In the United States, two recently-created Department of Defense organizations make use of commercial space capabilities and services: the U.S. Space Force and the Space Development Agency (SDA). U.S. Space Force enhances national security in space by engaging with commercial space companies, awarding contracts to startups, and streamlining small-satellite development programs. SDA is responsible for accelerating military space capabilities and developing the Proliferated Warfighter Space Architecture (PWSA), a network of small satellites that aims to provide real-time support for warfighters through enhanced communication, tracking, defense, situational awareness, and navigation in various operational scenarios.

Emerging Challenges

Managing orbital debris and space traffic is a major challenge due to the difficulty of tracking objects in space, removing debris, and avoiding collisions. Policymakers must also address launch backlogs that disproportionately affect smaller companies while efficiently managing the rapid growth of the space industry through domestic and international regulation.

Internationally, numerous organizations share responsibility in regulating and coordinating activities in space; these organizations include the UN’s Office for Out Space Affairs (UNOOSA), the Consultative Committee for Space Data Systems (CCSDS), the International Telecommunication Union (ITU), the Inter-Agency Space Debris Coordination Committee (IADC), and the North Atlantic Treaty Organization (NATO).

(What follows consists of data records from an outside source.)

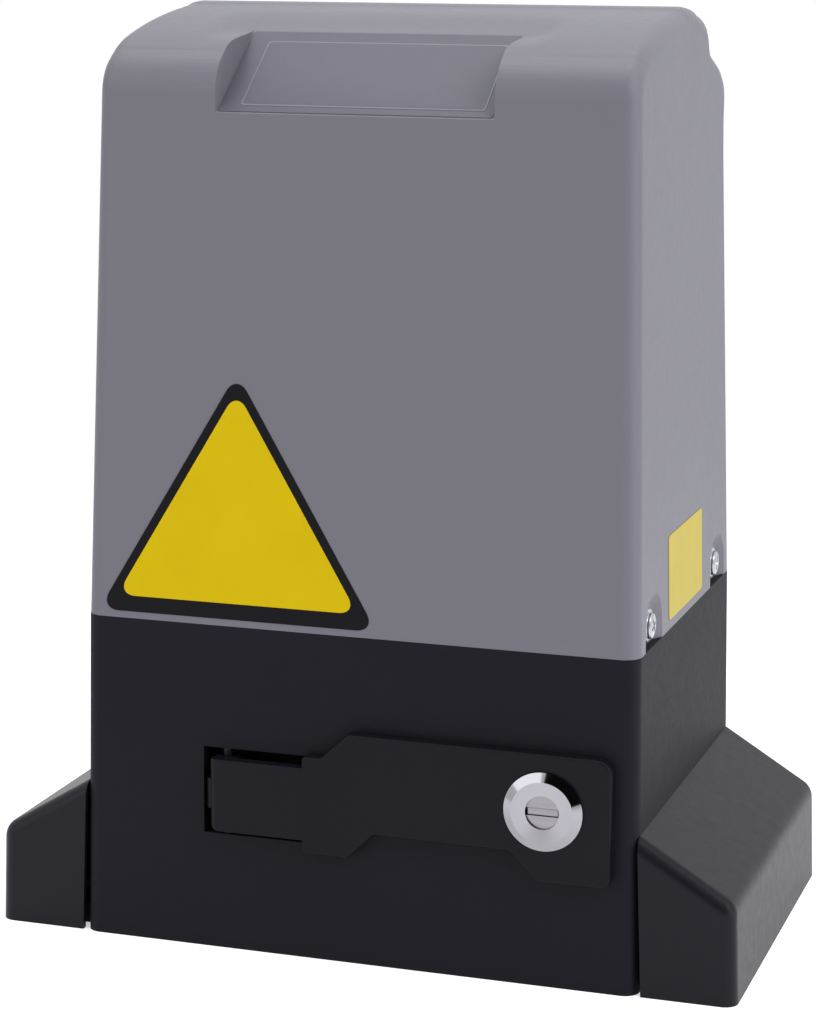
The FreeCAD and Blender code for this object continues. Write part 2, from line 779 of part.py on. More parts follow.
def screw_pocket(side, end):
    """Space round a cover screw, flaring out to the cover's side and open down to the seam."""
    y = end * COVER_SCREW_Y
    floor_x = side * SCREW_POCKET_X
    mouth_x = side * BASE_LOW[0]
    depth = BASE_LOW[0] - SCREW_POCKET_X
    share = depth / (BASE_HIGH[0] - SCREW_POCKET_X)
    mouth_r = SCREW_POCKET_R + (SCREW_MOUTH_R - SCREW_POCKET_R) * share
    centre = at("X", y, COVER_SCREW_Z, floor_x)
    cone = Part.makeCone(SCREW_POCKET_R, mouth_r, depth, centre, ALONG["X"] * side)
    throat = (
        (floor_x, y - SCREW_POCKET_R, 0),
        (mouth_x, y - mouth_r, 0),
        (mouth_x, y + mouth_r, 0),
        (floor_x, y + SCREW_POCKET_R, 0),
    )
    return cone.fuse(prism("Z", (SEAM_Z - COVER_WALL, COVER_SCREW_Z), throat))


def top_cover():
    """Moulded cover with its label recess, screw pockets and limit switch notch."""
    cavity = cover_form(SEAM_Z - 2 * COVER_WALL, COVER_WALL).cut(recess(COVER_WALL))
    shell = cover_form(SEAM_Z, 0).cut(cavity).cut(recess(0))
    pads = []
    pockets = []
    for side in SIDES:
        for end in SIDES:
            pads.append(screw_pad(side, end))
            pockets.append(screw_pocket(side, end))
    notch_x = (OUT_X - NOTCH_HALF, OUT_X + NOTCH_HALF)
    notch = prism("Y", (0, BASE_LOW[1]), rectangle(notch_x, (SEAM_Z - NOTCH_R, NOTCH_TOP), NOTCH_R))
    shell = fused([shell] + pads)
    cuts = pockets + [notch, cover_screw_set(0, COVER_SCREW_R + SCREW_CLEARANCE)]
    return shell.cut(Part.makeCompound(cuts))


def cover_screw_set(head_r, shank_r):
    """Four cover screws, or with no head their holes."""
    shapes = []
    for side in SIDES:
        for end in SIDES:
            y = end * COVER_SCREW_Y
            shank = (side * LUG_INNER_X, side * SCREW_POCKET_X)
            screw = rod("X", y, COVER_SCREW_Z, shank, shank_r)
            if head_r:
                top = side * (SCREW_POCKET_X + COVER_HEAD_T)
                head = rod("X", y, COVER_SCREW_Z, (side * SCREW_POCKET_X, top), head_r)
                rim = [edge for edge in head.Edges if abs(edge.BoundBox.Center.x - top) < 1e-3]
                screw = fused([screw, head.makeFillet(COVER_HEAD_T / 2, rim)])
            shapes.append(screw)
    return Part.makeCompound(shapes)


# ---------------------------------------------------------------- gearcase


def lug_places():
    """Centres of the gearcase's fixing lugs."""
    return [(x, REAR_LUG_Y) for x in REAR_LUG_XS] + [(SIDE_LUG_X, 0)]


def lug_screw_set(radius, head=None):
    """Screws through the gearcase lugs, or with no head their holes."""
    shapes = []
    for x, y in lug_places():
        top = FLOOR + LUG_T
        screw = rod("Z", x, y, (FLOOR - LUG_SCREW_REACH, top), radius)
        if head:
            screw = fused([screw, rod("Z", x, y, (top, top + head[1]), head[0])])
        shapes.append(screw)
    return Part.makeCompound(shapes)


def case_screw_set(radius, head=None):
    """Screws through the gearcase cover, or with no head their holes."""
    outer_y = GEARCASE_Y[0] - CASE_COVER_T
    shapes = []
    for x in CASE_SCREW_XS:
        for z in CASE_SCREW_ZS:
            screw = rod("Y", x, z, (outer_y, GEARCASE_Y[0] + CASE_SCREW_DEPTH), radius)
            if head:
                screw = fused([screw, rod("Y", x, z, (outer_y - head[1], outer_y), head[0])])
            shapes.append(screw)
    return Part.makeCompound(shapes)


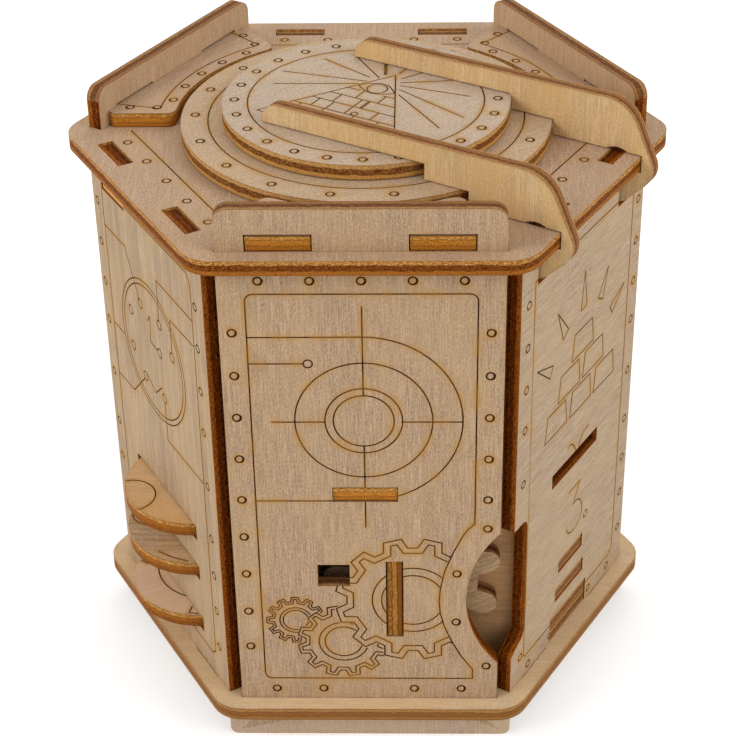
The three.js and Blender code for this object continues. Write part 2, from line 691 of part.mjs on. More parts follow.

Small satellites are revolutionizing the space domain through mass production, compact electronics, affordable launches, and the generation of vast data and communication capabilities in Low Earth Orbits. The advancement of small satellite technology has considerable implications for national security and the global economy. Addressing the challenges associated with small satellites will require a mix of national strategy and international coordination.